## Requirement
Return all the data, word for word.

## Source data
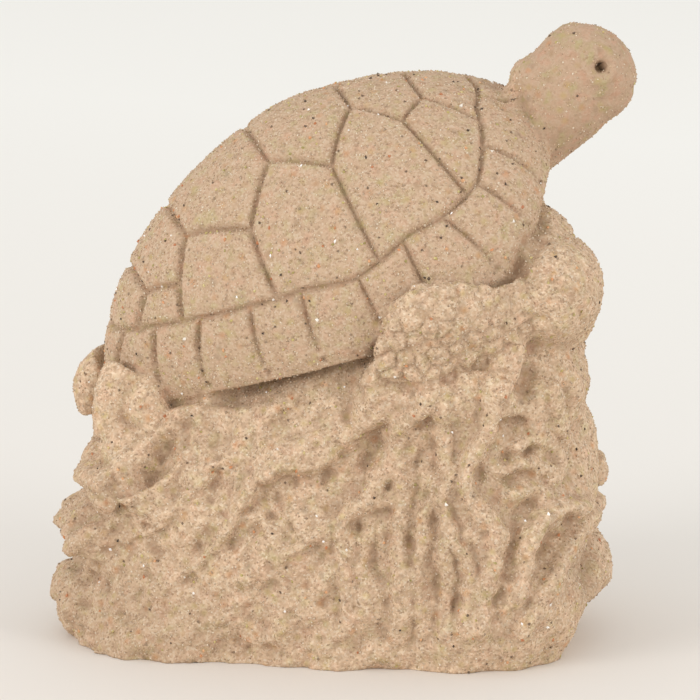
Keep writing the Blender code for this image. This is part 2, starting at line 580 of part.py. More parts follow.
def seam_paths():
    """Every seam of the shell as a path on the unit disc, for both sides."""
    zigzag = [on_ring(KEEL_FRONT_FOOT)]
    for index, node in enumerate(KEEL_NODES):
        zigzag.append(node)
        zigzag += COSTAL_NODES[index:index + 1]
    zigzag.append(on_ring(KEEL_REAR_FOOT))
    paths = [zigzag]
    for node, foot in zip(COSTAL_NODES, COSTAL_FEET):
        paths.append([node, on_ring(foot)])
    paths.append([on_ring(step) for step in range(0, 181, 4)])
    for top, foot in zip(MARGINAL_TOPS, MARGINAL_FEET):
        paths.append([on_ring(top), on_ring(foot, 1.0)])
    paths.append([on_ring(9.0), on_ring(9.0, 1.0)])
    paths += [[(x, -y) for x, y in path] for path in list(paths)]
    paths += [[(x, -y), (x, y)] for x, y in KEEL_NODES]
    return paths


def shell_carving(points):
    """Seams cut in, and each scute slightly crowned between them."""
    place = world_of_shell()
    marks = []
    for path in seam_paths():
        for (x0, y0), (x1, y1) in zip(path, path[1:]):
            steps = max(2, int(math.hypot(x1 - x0, y1 - y0) * SHELL_HALF_LENGTH / 0.25))
            for t in np.linspace(0.0, 1.0, steps):
                x, y = x0 + t * (x1 - x0), y0 + t * (y1 - y0)
                marks.append(place @ shell_point(x, y, float(dome_height(x, y))))
    tree = KDTree(len(marks))
    for index, mark in enumerate(marks):
        tree.insert(mark, index)
    tree.balance()
    amount = on_shell(points)
    x, y, over_rim, _ = shell_place(points)
    shallow = 0.4 * smoothstep(0.95, 1.0, np.hypot(x, y))
    deep = SEAM_DEPTH * (1.0 - shallow) * smoothstep(-1.0, -0.2, over_rim)
    for index in np.flatnonzero(amount > 0.0):
        gap = tree.find(points[index])[2]
        crown = 0.12 * min(1.0, gap / 3.0)
        amount[index] *= crown - deep[index] * math.exp(-((gap / SEAM_WIDTH) ** 2))
    return amount


def head_carving(points):
    """Sunken eyes in raised lids, and the line of the mouth."""
    amount = np.zeros(len(points))
    for side in (-1.0, 1.0):
        gap = np.linalg.norm(points - np.array((31.0, side * 4.8, 71.1)), axis=1)
        amount += 0.4 * np.exp(-(((gap - 1.75) / 0.7) ** 2))
        amount -= 1.2 * np.exp(-((gap / 0.75) ** 4))
    gap, _ = distance_to_path(points[:, (0, 2)], ((37.0, 68.9), (33.5, 67.2), (30.5, 67.0)))
    face = smoothstep(29.5, 31.5, points[:, 0])
    return amount - 0.2 * face * np.exp(-((gap / 0.6) ** 2))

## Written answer
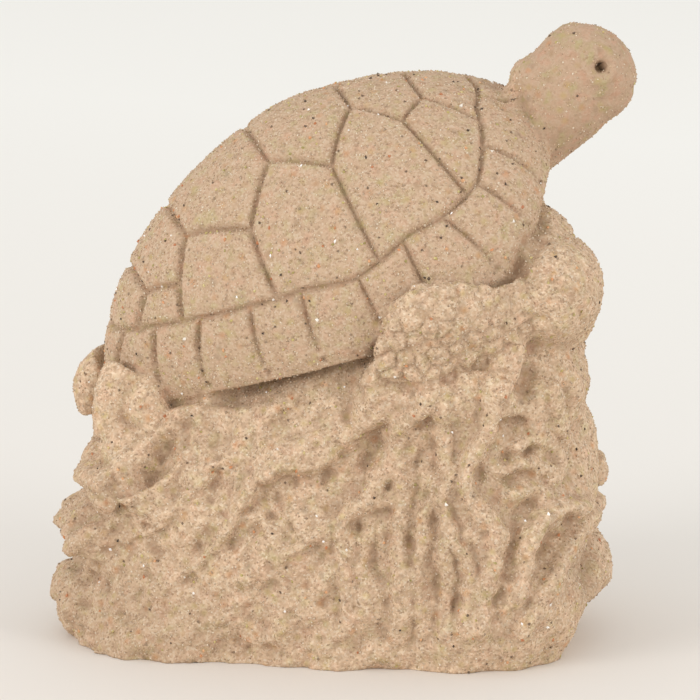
Keep writing the Blender code for this image. This is part 2, starting at line 580 of part.py. More parts follow.
def seam_paths():
    """Every seam of the shell as a path on the unit disc, for both sides."""
    zigzag = [on_ring(KEEL_FRONT_FOOT)]
    for index, node in enumerate(KEEL_NODES):
        zigzag.append(node)
        zigzag += COSTAL_NODES[index:index + 1]
    zigzag.append(on_ring(KEEL_REAR_FOOT))
    paths = [zigzag]
    for node, foot in zip(COSTAL_NODES, COSTAL_FEET):
        paths.append([node, on_ring(foot)])
    paths.append([on_ring(step) for step in range(0, 181, 4)])
    for top, foot in zip(MARGINAL_TOPS, MARGINAL_FEET):
        paths.append([on_ring(top), on_ring(foot, 1.0)])
    paths.append([on_ring(9.0), on_ring(9.0, 1.0)])
    paths += [[(x, -y) for x, y in path] for path in list(paths)]
    paths += [[(x, -y), (x, y)] for x, y in KEEL_NODES]
    return paths


def shell_carving(points):
    """Seams cut in, and each scute slightly crowned between them."""
    place = world_of_shell()
    marks = []
    for path in seam_paths():
        for (x0, y0), (x1, y1) in zip(path, path[1:]):
            steps = max(2, int(math.hypot(x1 - x0, y1 - y0) * SHELL_HALF_LENGTH / 0.25))
            for t in np.linspace(0.0, 1.0, steps):
                x, y = x0 + t * (x1 - x0), y0 + t * (y1 - y0)
                marks.append(place @ shell_point(x, y, float(dome_height(x, y))))
    tree = KDTree(len(marks))
    for index, mark in enumerate(marks):
        tree.insert(mark, index)
    tree.balance()
    amount = on_shell(points)
    x, y, over_rim, _ = shell_place(points)
    shallow = 0.4 * smoothstep(0.95, 1.0, np.hypot(x, y))
    deep = SEAM_DEPTH * (1.0 - shallow) * smoothstep(-1.0, -0.2, over_rim)
    for index in np.flatnonzero(amount > 0.0):
        gap = tree.find(points[index])[2]
        crown = 0.12 * min(1.0, gap / 3.0)
        amount[index] *= crown - deep[index] * math.exp(-((gap / SEAM_WIDTH) ** 2))
    return amount


def head_carving(points):
    """Sunken eyes in raised lids, and the line of the mouth."""
    amount = np.zeros(len(points))
    for side in (-1.0, 1.0):
        gap = np.linalg.norm(points - np.array((31.0, side * 4.8, 71.1)), axis=1)
        amount += 0.4 * np.exp(-(((gap - 1.75) / 0.7) ** 2))
        amount -= 1.2 * np.exp(-((gap / 0.75) ** 4))
    gap, _ = distance_to_path(points[:, (0, 2)], ((37.0, 68.9), (33.5, 67.2), (30.5, 67.0)))
    face = smoothstep(29.5, 31.5, points[:, 0])
    return amount - 0.2 * face * np.exp(-((gap / 0.6) ** 2))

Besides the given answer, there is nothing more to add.